Lukashenko’s gestures are largely symbolic. While his statement on Crimea amounts to a de facto recognition of the peninsula as Russian, it falls short of being a legal recognition. And the pledge to host Russian nuclear weapons is one that Lukashenko is unlikely ever to have to carry out. Still, his statements will bring joy to Russian ears. It would be wrong to say that the Belarusian leader has fully thrown himself into the arms of Russia, but he’s certainly a lot closer to that than he was two years ago.
Meanwhile, the talk of deploying nuclear weapons in Eastern Europe brings back memories of the early 1980s, when fears of nuclear war were very genuine. This isn’t somewhere anyone should want to be. Coming on top of recent talk of a possible war between Moscow and Kiev, and of Putin’s declaration that he would respond in kind if NATO deployed missiles in Ukraine, it’s obvious that the world has become a bit scarier of late.

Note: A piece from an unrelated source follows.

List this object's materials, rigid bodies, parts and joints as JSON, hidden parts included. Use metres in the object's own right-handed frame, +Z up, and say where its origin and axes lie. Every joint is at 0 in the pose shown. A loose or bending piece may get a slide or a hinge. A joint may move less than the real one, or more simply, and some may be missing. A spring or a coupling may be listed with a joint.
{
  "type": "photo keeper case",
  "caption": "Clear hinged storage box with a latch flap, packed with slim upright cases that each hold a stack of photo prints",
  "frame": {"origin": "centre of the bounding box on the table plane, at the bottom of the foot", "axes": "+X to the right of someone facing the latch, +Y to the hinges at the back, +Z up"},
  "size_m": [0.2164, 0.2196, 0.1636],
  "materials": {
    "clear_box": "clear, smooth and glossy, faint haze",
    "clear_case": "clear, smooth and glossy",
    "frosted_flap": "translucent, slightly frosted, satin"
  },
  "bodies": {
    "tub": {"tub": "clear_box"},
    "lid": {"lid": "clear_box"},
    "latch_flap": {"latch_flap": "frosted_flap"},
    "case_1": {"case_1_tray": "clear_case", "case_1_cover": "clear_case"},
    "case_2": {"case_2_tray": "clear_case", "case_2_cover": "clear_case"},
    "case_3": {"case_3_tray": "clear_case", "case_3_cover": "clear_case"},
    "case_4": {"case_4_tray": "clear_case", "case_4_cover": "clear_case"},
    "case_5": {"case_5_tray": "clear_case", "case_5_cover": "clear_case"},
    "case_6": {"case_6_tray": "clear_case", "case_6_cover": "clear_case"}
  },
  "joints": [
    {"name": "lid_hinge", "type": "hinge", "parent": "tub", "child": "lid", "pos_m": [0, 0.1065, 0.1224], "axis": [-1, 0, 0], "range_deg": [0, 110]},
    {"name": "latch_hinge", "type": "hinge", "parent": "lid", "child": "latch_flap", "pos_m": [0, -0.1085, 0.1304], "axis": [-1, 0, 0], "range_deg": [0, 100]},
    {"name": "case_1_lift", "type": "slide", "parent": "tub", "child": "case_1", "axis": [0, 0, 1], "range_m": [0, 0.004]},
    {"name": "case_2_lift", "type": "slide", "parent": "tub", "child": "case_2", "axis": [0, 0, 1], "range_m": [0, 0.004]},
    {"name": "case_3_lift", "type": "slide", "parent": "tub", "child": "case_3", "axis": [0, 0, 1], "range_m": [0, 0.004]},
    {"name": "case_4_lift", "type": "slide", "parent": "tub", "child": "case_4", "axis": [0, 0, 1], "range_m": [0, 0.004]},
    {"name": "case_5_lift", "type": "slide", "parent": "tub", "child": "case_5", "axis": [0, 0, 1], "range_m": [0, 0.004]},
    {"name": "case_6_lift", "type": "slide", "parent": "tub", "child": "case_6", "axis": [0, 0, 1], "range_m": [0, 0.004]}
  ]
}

It’s hard to see how this serves Western interests. Are we really better off for living in a constant state of tension? Surely not. In fact, we were more secure when we tolerated Lukashenko’s undemocratic ways. Idealists like to claim that the pursuit of human rights and democracy will make the Earth a safer place. In the world of pure theory, that’s true. But in the harsh realities of the world in which we live, it can in fact have the opposite effect.
The great German philosopher Hegel drew a distinction between “ideality” and “actuality.” One might say that the former needs to be pursued in light of the latter. Excessive power has for too long allowed people in the West to ignore this, safe in the belief that if something goes wrong, they won’t be the ones who have to suffer in consequence. But there’s a difference between confronting Yugoslavia or Libya, and confronting Russia and Belarus (let alone China). When faced with people who are willing and able to resist, actuality has to take precedence over ideality. As the global balance of power shifts, this is a lesson the West is going to have to learn.